Yesterday, the House of Representatives passed a bill that no one has evaluated and few had even seen that “repeals Obamacare”. Of course, the Senate must pass a similar bill in order for it to become law, but despite that not-too-small detail still to be attended to, President Trump held a Rose Garden gathering celebrating the House passage of the AHCA.

Clearly something big has happened. But what?

To start, I have never been an enthusiastic supporter of the Affordable Care Act . It has been flawed from the very start in my eyes because it was never about providing quality healthcare to the poor. It only passed with the support of Big Pharma, Big Medicine and the American Hospital Association. It always looked to the fact that one sixths of the American economy is directly related to health care and one third is indirectly related. The money mattered more than access to care for the poor. This is why 90% of Church Health patients haven’t been directly impacted by the ACA.

Obamacare only allows people to have health insurance in states that have expanded Medicaid and if your income allows access to a subsidy to buy insurance off the Exchange. If you make below 138% of the poverty level, then you can neither purchase insurance off the Exchange with a subsidy nor do you qualify for Medicaid in Tennessee.

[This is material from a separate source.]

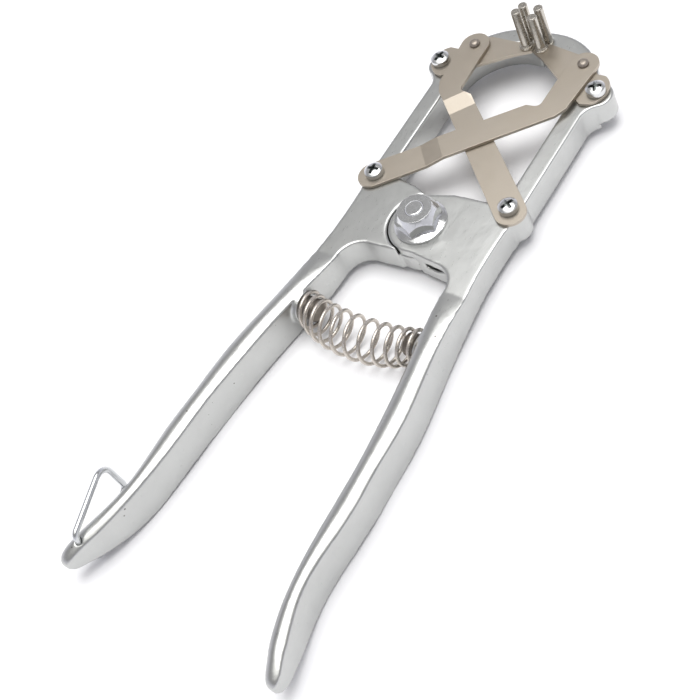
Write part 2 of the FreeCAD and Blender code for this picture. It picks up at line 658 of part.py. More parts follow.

This means the poorest people get nothing.

The new law, whenever it emerges, if and when it does, will have a major impact in states that did expand Medicaid. It will also give states far more power in the ways they spend their Medicaid dollars, which could be good if used wisely.

One of the real problems in this whole debate is that if you supported President Obama then everything in the ACA was deemed to be good. If you didn’t support him then it was all bad. Neither position was ever accurate. The same will be true for whatever happens next.

I heard a congressman from New York praise the new impending law and its changes to Medicaid by saying that he never understood why able bodied working people should get the same benefit for their healthcare as the blind and the disabled. What I think he has never experienced is the near-impossible cost of health insurance for people making minimum wage. Without the benefit of Medicaid, millions of people in America will remain uninsured. The real issue here is poverty, not healthcare and how we in America are prepared to respond to this cancer.

Most people only think about healthcare when they need it. For the most part that is a good thing. But it is not good for us to continue to live unhealthy lives and expect the broken healthcare system to fix us when we are desperate. Sadly, this may all be the result of a capitalistic economic system. We reward winners and accept that many will be left behind. But is this really God’s economy? Doesn’t God call us to care for those who are least among us? Shouldn’t we as people of faith be advocating for everyone to live the life well lived and shouldn’t this begin in our faith communities?

I raise this question because it is more clear to me than ever that we cannot depend on the political or economic system to provide the needed healthcare system for the poor. At least not in my life time. The only way the poor will be adequately cared for is when communities decide they will care for their neighbors and see everyone as their own. This is why Church Health will today do what we did yesterday and the day before and will do the same next week. Nothing has changed in our mission.

I am confident that the work we do is what God expects us to be doing. I will be praying for wisdom in Washington, but I will continue working to care for the next person God has put in front of me who has been left behind by the system.